Bujumbura cherche à se dédouaner dans la mort d’un ancien ministre rwandais
Justice

PANA, 31 mars 2016

Une autopsie envisagée pour élucider la mort inopinée d’un détenu rwandais au Burundi

 Bujumbura, Burundi - Le ministère burundais de la Justice a envisagé, jeudi, de faire pratiquer une autopsie sur le corps d’un ancien ministre rwandais, Jacques Bihozagara, au lendemain de sa mort en détention préventive à Mpimba, la prison centrale de Bujumbura, sous le chef d’accusation d’"espionnage" pour le compte du pays d’origine, rapporte la radio nationale (publique).

L’ancien ministre à différents postes et ambassadeur du Rwanda en France ainsi qu’en Belgique, revenait souvent, ces derniers temps, pour des affaires privées au Burundi où il a, par ailleurs, passé une partie de sa tendre jeunesse en exil.

Au mois de décembre dernier, des services burundais des renseignements l’avaient arrêté dans des circonstances non élucidées puis transféré à la prison centrale de Mpimba.

Les rares informations à avoir circulé jusque-là de l’intérieur de la prison et de la représentation diplomatique rwandaise à Bujumbura, indiquent que la mort de M. Bihozagara est intervenue dans la journée de mercredi, suite à un malaise d’origine inconnue.

La mort de M. Bihozagara tombe au plus mauvais des relations de voisinage depuis l’éclatement, fin avril dernier, d’une grave crise politique liée, au départ, à un conflit électoral mal résolu entre le pouvoir et l’opposition au Burundi.

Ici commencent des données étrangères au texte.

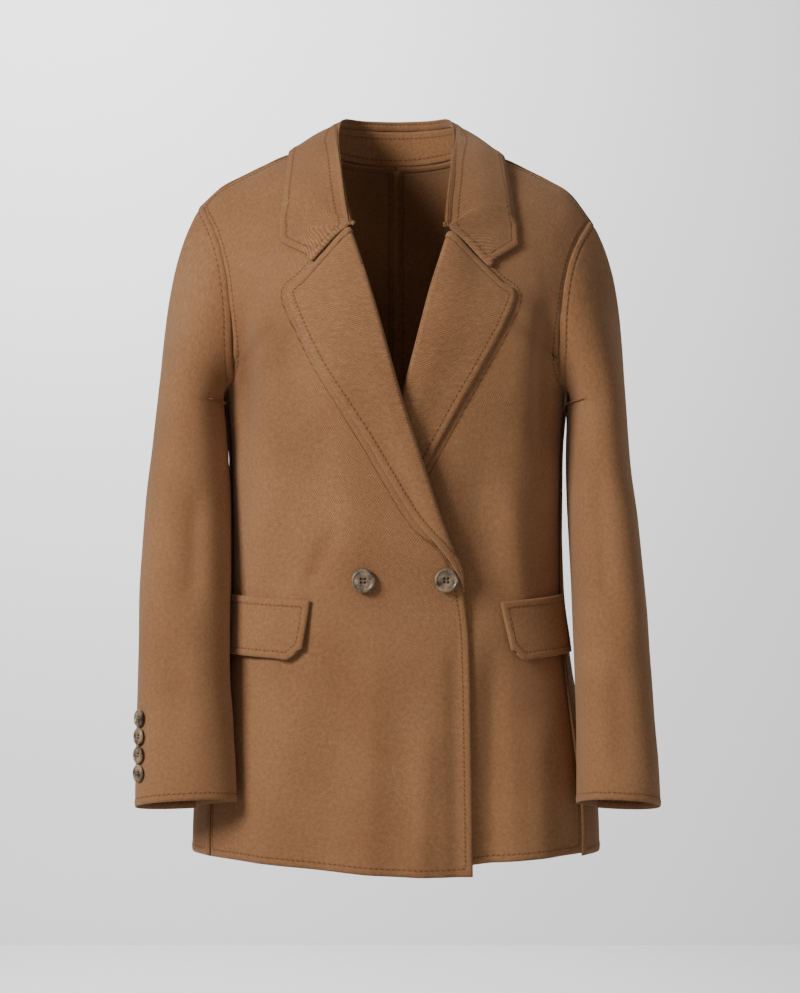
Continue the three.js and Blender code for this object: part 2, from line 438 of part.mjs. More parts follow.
// ---------------------------------------------------------------- sleeves
// Keeps a sleeve point clear of the body's outer face.
function clearOfBody(x, y, z, side) {
  const room = 4.4 + 5.6 * ease((z + 560) / 40) * ease((-430 - z) / 40);
  const a = half(z) + room, b = (y < 0 ? depthFront(z) : depthBack(z)) + room, own = x * side;
  const f = Math.abs(y) < b ? a * Math.pow(1 - Math.pow(Math.abs(y) / b, SECTION_POWER), 1 / SECTION_POWER) : 0;
  return side * Math.max(own, f);
}
function sleevePiece(name) {
  const S = SLEEVES[name], side = S.side, rows = S.rows, R = Object.fromEntries(["cx", "cy", "rx", "ry"].map((k) => [k, through([...rows].reverse(), "z", k)]));
  const armFront = armholeLoop(side, true), armBack = armholeLoop(side, false);
  const N = 28;
  // around: 0 at the shoulder point, 0.5 under the arm; the first half runs down the front
  const ring = (u) => {
    const front = u <= 0.5, k = front ? u * 2 : (1 - u) * 2;
    const [q, z] = (front ? armFront : armBack)(k);
    return bodyPoint(q, z, side);
  };
  const section = (u, z) => {
    const a = u * 2 * Math.PI, c = Math.cos(a), s = Math.sin(a);
    const x = side * (R.cx(z) + R.rx(z) * Math.sign(c) * Math.abs(c) ** 0.9), y = R.cy(z) - R.ry(z) * Math.sign(s) * Math.abs(s) ** 0.9;
    const drop = z < -600 ? ((-600 - z) / 63) : 0;
    const zz = z + 5 * clamp((-560 - z) / 60, 0, 1) - drop * (CUFF.tilt * (y - R.cy(z)) + CUFF.outerDrop * (x * side - R.cx(z)));
    return new THREE.Vector3(clearOfBody(x, y, z, side), y, zz);
  };
  const caps = [0, 0.08, 0.2, 0.35, 0.52, 0.7, 0.86];
  const levels = [-262, -305, -350, -395, -440, -485, -530, -575, -620, -663];
  const grid = [];
  for (const c of caps) {
    const row = [];
    for (let k = 0; k < N; k++) {
      const u = k / N, A = ring(u), B = section(u, -262), top = Math.cos(u * 2 * Math.PI);
      A.x += side * 1.1; A.z += u > 0.25 && u < 0.8 ? -0.8 : 0;
      const fall = clamp((A.z - B.z) / 190, 0, 1), len = A.distanceTo(B);
      const t0 = new THREE.Vector3(side * (0.95 - 0.4 * Math.max(0, top)), 0.25 * Math.sin(-u * 2 * Math.PI), -0.25 - 0.6 * Math.max(0, top)).normalize().multiplyScalar(len * lerp(0.7, 0.95, fall));
      const b2 = section(u, -262 - 12).sub(B).normalize().multiplyScalar(len * lerp(0.3, 0.9, fall));
      const h = c * c * (3 - 2 * c), c2 = c * c, c3 = c2 * c;
      const p = new THREE.Vector3().addScaledVector(A, 2 * c3 - 3 * c2 + 1).addScaledVector(t0, c3 - 2 * c2 + c).addScaledVector(B, 3 * c2 - 2 * c3).addScaledVector(b2, c3 - c2);
      if (c > 0 && p.z < -246) p.x = lerp(p.x, clearOfBody(p.x, p.y, p.z, side), clamp((-246 - p.z) / 6, 0, 1));
      row.push(p);
    }
    grid.push(row);
  }
  for (const z of levels) grid.push(spread(N - 1, (_, k) => section(k / N, z)));
  return cloth(grid, { flip: side < 0, closed: true });
}

// ---------------------------------------------------------------- collar
function neckSeam(side, along) {
  // 0 at the middle back, 0.5 at the shoulder seam, 1 at the gorge
  if (along <= 0.5) { const own = NECK_HALF * Math.sin(along * Math.PI), z = -10 * (1 - (own / NECK_HALF) ** 2); return bodyPoint(2 - qOf(own, z), z, side); }
  const [own, z] = path(NECK_TO_GORGE, "own", "z")((along - 0.5) * 2);
  return frontPoint(side, own, z);
}
function at3(rows, along, side) {
  const f = ["x", "y", "z"].map((k) => through(rows, "along", k)(along));
  return new THREE.Vector3(f[0] * side, f[1], f[2]);
}
function collarSection(side, along) {
  const name = side < 0 ? "right" : "left";
  const seam = neckSeam(side, along), top = at3(ROLL_LINE, along, side), edge = at3(FALL_EDGE[name], along, side), F = FRONTS[name];
  const low1 = ease((along - 0.7) / 0.3);
  if (low1 > 0) {
    top.lerp(frontPoint(side, F.gorge.own - 5, F.gorge.z + 4, 8), low1);
    seam.lerp(frontPoint(side, F.gorge.own + 5, F.gorge.z + 3, 1), ease((along - 0.8) / 0.2));
  }
  above(edge, CLOTH + LAP_GAP + 1.4); above(top, 4);
  if (along > 0.7) edge.lerp(frontPoint(side, Math.abs(edge.x), edge.z, 5.5), ease((along - 0.7) / 0.2));
  const out = edge.clone().sub(top); const flatOut = new THREE.Vector3(out.x, out.y, 0).normalize();
  const toEdge = out.clone().normalize(), toSeam = seam.clone().sub(top).normalize();
  const stand = seam.distanceTo(top), seamAt = Math.min(STAND_SEAM, stand * 0.6);
  const low = top.clone().addScaledVector(toSeam, seamAt);
  const rin = top.clone().addScaledVector(toSeam, COLLAR_ROLL * 0.75).addScaledVector(flatOut, -COLLAR_ROLL * 0.35);
  const rout = top.clone().addScaledVector(toEdge, COLLAR_ROLL * 1.1).addScaledVector(flatOut, COLLAR_ROLL * 0.55);
  const mid = top.clone().lerp(edge, 0.5); mid.addScaledVector(new THREE.Vector3(flatOut.x, flatOut.y, 0.8).normalize(), 3.5); above(mid, CLOTH + LAP_GAP + 3);
  return { seam, low, rin, top, rout, mid, edge, stand };
}
function standPiece() {
  const rows = [];
  const at = (side, along) => {
    const c = collarSection(side, along);
    const from = c.seam.clone().lerp(c.low, SEAM * 1.5 / c.stand), to = c.low.clone().lerp(c.seam, SEAM / c.stand);
    return spread(3, (t) => from.clone().lerp(to, t));
  };
  const steps = [0.5, 0.42, 0.33, 0.2383, 0.1108];
  for (const a of steps) rows.push(at(-1, a));
  rows.push(at(1, 0));
  for (const a of [...steps].reverse()) rows.push(at(1, a));
  return cloth(rows, { thick: CLOTH, flip: true });
}
function fallPiece() {
  const rows = [], arc = 3, flat = 5;
  const at = (side, along) => {
    const c = collarSection(side, along);
    const curve = new THREE.CatmullRomCurve3([c.low, c.rin, c.top, c.rout, c.mid, c.edge], false, "centripetal");
    return [0, 0.12, 0.2, 0.3, 0.45, 0.6, 0.8, 1].map((t) => curve.getPoint(t));
  };
  const gorge = (side, k) => {
    const name = side < 0 ? "right" : "left", F = FRONTS[name], tip = FALL_TIP[name];
    const end = collarSection(side, 1).edge;
    const s0 = [lerp(F.gorge.own, F.notch.own, k), lerp(F.gorge.z, F.notch.z, k) + 2.2];
    const e = [lerp(Math.abs(end.x), tip.own, k), lerp(end.z, tip.z, k)];
    const start = at(side, 1);
    return [0, 1, 2, 3, 4, 5, 6, 7].map((j) => {
      if (j < 3) return start[j].clone();
      const f = (j - 3) / 4, own = lerp(s0[0], e[0], f), z = lerp(s0[1], e[1], f);
      return frontPoint(side, own, z, 5.2 + 2.5 * (1 - f) * (1 - k));
    });
  };
  const steps = [1, 0.93, 0.85, 0.76, 0.68, 0.6, 0.53, 0.46, 0.4, 0.34, 0.28, 0.21, 0.14, 0.07];
  const ends = [1, 0.66, 0.33];
  for (const k of ends) rows.push(gorge(-1, k));
  for (const a of steps) rows.push(at(-1, a));
  rows.push(at(1, 0));
  for (const a of [...steps].reverse()) rows.push(at(1, a));
  for (const k of [...ends].reverse()) rows.push(gorge(1, k));
  const n = rows.length - 1;
  return cloth(rows, { flip: true, keep: (i, j) => j >= 3 || (i >= ends.length && i < n - ends.length) });
}

// ---------------------------------------------------------------- flaps, strip and buttons
function flapPiece(name) {
  const F = FLAPS[name], side = F.side, cols = 8, downs = 6;
  const rows = spread(downs, (t) => spread(cols, (w) => {
    const front = lerp(F.front.top, F.front.bottom, t), q0 = qOf(front, F.top), q1 = F.rear;
    let q = lerp(q0, q1, w);
    const top = lerp(F.top, F.rearTop, w), low = top - F.height;
    let z = lerp(top, low, t);
    // round lower corner at the front end
    const dx = (1 - clamp((w * (q1 - q0) * 190) / F.corner, 0, 1)), dz = 1 - clamp(((1 - t) * F.height) / F.corner, 0, 1);
    if (dx > 0 && dz > 0) z += F.corner * (1 - Math.sqrt(Math.max(0, 1 - dx * dx))) * dz;
    const own = half(z) * look(QUARTER, "q", "fx", q);
    return bodyPoint(q, z, side, lapRise(side, own, z) + CLOTH + 0.9 + 2.6 * ease(t));
  }));
  return cloth(rows, { flip: side < 0 });
}
function stripPiece() {
  const rows = spread(13, (t) => {
    const z = lerp(-711 + 2, -10 - 3, t), p = bodyBase(2, z, 1);
    const n = bodyPoint(2 - 1e-6, z, 1, 1).sub(new THREE.Vector3(...p)).normalize();
    return [-3.6, 3.6].map((x) => new THREE.Vector3(x, p[1], z).addScaledVector(n, -(CLOTH + 0.9)));
  });
  return cloth(rows, { thick: 1.4, flip: false });
}
function buttonGeometry(B) {
  const ring = (r, n, dir) => spread(n - 1, (_, i) => new THREE.Vector2(Math.cos((dir * i * 2 * Math.PI) / n) * r, Math.sin((dir * i * 2 * Math.PI) / n) * r));
  const profile = [[0, 0], [B.radius * 0.72, 0], [B.radius * 0.96, B.thick * 0.35], [B.radius, B.thick * 0.7], [B.radius - B.rim * 0.5, B.thick + B.rimRise * 0.4], [B.radius - B.rim, B.thick], [B.radius - B.rim * 1.6, B.thick - B.rimRise], [0, B.thick - B.rimRise]];
  const body = new THREE.LatheGeometry(profile.map(([r, y]) => new THREE.Vector2(r, y)), B.sides);
  body.rotateX(Math.PI / 2);
  let made = solid(body);
  if (made.volume() < 0) throw new Error("button profile is inside out");
  for (const [sx, sy] of [[1, 1], [1, -1], [-1, 1], [-1, -1]]) {
    const drill = new THREE.CylinderGeometry(B.hole, B.hole, B.thick * 3, 6);
    drill.rotateX(Math.PI / 2); drill.translate((sx * B.pitch) / 2, (sy * B.pitch) / 2, 0);
    made = made.subtract(solid(drill));
  }
  return geometryOf(made);
}
function placed(geometry, at, normal) {
  const m = new THREE.Matrix4().compose(at, new THREE.Quaternion().setFromUnitVectors(new THREE.Vector3(0, 0, 1), normal), new THREE.Vector3(1, 1, 1));
  return geometry.clone().applyMatrix4(m);
}

// Cuts a piece back so that it clears its neighbours by a seam's gap, and keeps its main body.
function clearOf(geometry, ...others) {
  let made = solid(geometry);
  for (const other of others) {
    const s = solid(other);
    for (const [x, y, z] of [[0, 0, 0], [1, 0, 0], [-1, 0, 0], [0, 1, 0], [0, -1, 0], [0, 0, 1], [0, 0, -1]]) made = made.subtract(s.translate([x * SEAM * 1.3, y * SEAM * 1.3, z * SEAM * 1.3]));
  }
  return geometryOf(made.simplify(0.05).decompose().sort((a, b) => b.volume() - a.volume())[0].simplify(0.05));
}

// ---------------------------------------------------------------- the coat
const wool = (tone) => new THREE.MeshStandardMaterial({ color: tone, roughness: 0.95, metalness: 0, side: THREE.DoubleSide });
const horn = () => new THREE.MeshStandardMaterial({ color: 0x6b5646, roughness: 0.35, metalness: 0 });
const coat = new THREE.Group();
coat.name = "short_coat";
function add(name, geometry, material) {
  const mesh = new THREE.Mesh(geometry, material);
  mesh.name = name;
  coat.add(mesh);
  return mesh;
}
const made = {
  front_right: frontPiece("right"), front_left: frontPiece("left"), back_right: backPiece(-1), back_left: backPiece(1),
  pocket_flap_right: flapPiece("right"), pocket_flap_left: flapPiece("left"), back_seam_strip: stripPiece(),
};
const shell = [made.front_right, made.front_left, made.back_right, made.back_left];
made.collar_fall = clearOf(fallPiece(), ...shell);
made.collar_stand = clearOf(standPiece(), ...shell, made.collar_fall);
made.sleeve_right = clearOf(sleevePiece("right"), made.front_right, made.back_right, made.pocket_flap_right);
made.sleeve_left = clearOf(sleevePiece("left"), made.front_left, made.back_left, made.pocket_flap_left);
for (const [name, tone] of Object.entries({
  front_right: 0x9a6236, front_left: 0x9a6236, back_right: 0x965f34, back_left: 0x965f34, sleeve_right: 0x9c6539, sleeve_left: 0x9c6539,
  collar_stand: 0x8d5930, collar_fall: 0x9f673b, pocket_flap_right: 0x9a6236, pocket_flap_left: 0x9a6236, back_seam_strip: 0x8a5730,
})) add(name, made[name], wool(tone));

const frontButton = buttonGeometry(FRONT_BUTTON), cuffButton = buttonGeometry(CUFF_BUTTON);
for (const [name, b] of [["button_front_outer", BUTTONS.outer], ["button_front_inner", BUTTONS.inner]]) {
  const own = -b.x, p = frontPoint(-1, own, b.z), q = frontPoint(-1, own, b.z, 10).sub(p).normalize();
  add(name, placed(frontButton, p.clone().addScaledVector(q, 1.6), q), horn());
}
for (const name of ["right", "left"]) {
  const S = SLEEVES[name], side = S.side;
  const R = Object.fromEntries(["cx", "cy", "rx", "ry"].map((k) => [k, through([...S.rows].reverse(), "z", k)]));
  const turn = name === "right" ? -0.56 : 0.55; // angle of the button row behind the outer side
  for (let i = 0; i < BUTTONS.cuffCount; i++) {
    const z = -663 + BUTTONS.cuffLowest + i * BUTTONS.cuffPitch;
    const a = -turn, at = (ang, zz) => new THREE.Vector3(side * (R.cx(zz) + R.rx(zz) * Math.sign(Math.cos(ang)) * Math.abs(Math.cos(ang)) ** 0.9), R.cy(zz) - R.ry(zz) * Math.sign(Math.sin(ang)) * Math.abs(Math.sin(ang)) ** 0.9, zz);
    const p = at(a, z), u = at(a + 0.05, z).sub(at(a - 0.05, z)), v = at(a, z + 2).sub(at(a, z - 2));
    const n = u.cross(v).normalize(); if (n.x * side < 0) n.negate();
    add(`button_cuff_${name}_${i + 1}`, placed(cuffButton, p.addScaledVector(n, 1.3), n), horn());
  }
}

export default coat;
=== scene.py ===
import math
import bpy
import numpy as np
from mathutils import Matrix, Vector, kdtree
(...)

Le pouvoir de Bujumbura accusant celui de Kigali d’ingérence dans les affaires intérieures du Burundi par réfugiés de la crise interposés.

La dégradation croissante des relations entre les deux pays s’est durcie, notamment, par l’expulsion, en octobre dernier, du premier conseiller de l’ambassade du Rwanda à Bujumbura, Désiré Nyaruhirira, suspecté d’être impliqué dans la déstabilisation du Burundi.

La tentative de coup d’Etat manqué de mai dernier contre le pouvoir burundais avait encore tendu les relations avec le Rwanda, accusé d’avoir accueilli sur son territoire des généraux putschistes et de soutenir des groupes armés qui déstabilisent son voisin du sud, malgré les démentis maintes fois répétés de Kigali.

De son côté, le Rwanda suspecte le Burundi d’abriter des éléments résiduels des forces démocratiques de libération du Rwanda (Fdlr) à l’origine du génocide rwandais de 1994, ce que dément également Bujumbura.

Plus récemment encore, au mois de février, les services de sécurité burundais ont exhibé devant la presse, un caporal de l’armée rwandaise, Cyprien Rucyahintare, matricule 284049, en le faisant passer pour un “espion” à la solde du Rwanda.

Les autorités de Kigali avaient répondu aux allégations d’espionnage militaire qu’un tel nom ou matricule n’existaient pas au sein des forces armées rwandaises.

Le père de l’espion supposé était revenu à la charge dans les médias rwandais pour présenter son fils prodige comme un "vaurien" qui vivait du vol de petites choses, comme les poules et les aliments dans des ménages d’autrui.

L’année dernière encore, un journaliste indépendant rwandais, Besabesa Mivumbu, avait été arrêté dans le nord-est du Burundi, également sous le chef d’accusation de se livrer à de l’espionnage pour le compte de son pays, avant d’être libéré par la suite.

La tension ne retombe pas et le chef de la diplomatie burundaise, Alain Aimé Nyamitwe, a redit, en début de cette semaine, la détermination de son pays à porter plainte contre le Rwanda auprès des instances judiciaires internationales habilitées sur la base de "preuves tangibles" de violation de la souveraineté nationale.

Depuis le mois de février dernier, le gouvernement burundais a encore dédié tous les samedis de la semaine à des marches-manifestations populaires à travers le pays, jusqu’à ce que cessent les ingérences du Rwanda et de son président dans les affaires intérieures du Burundi.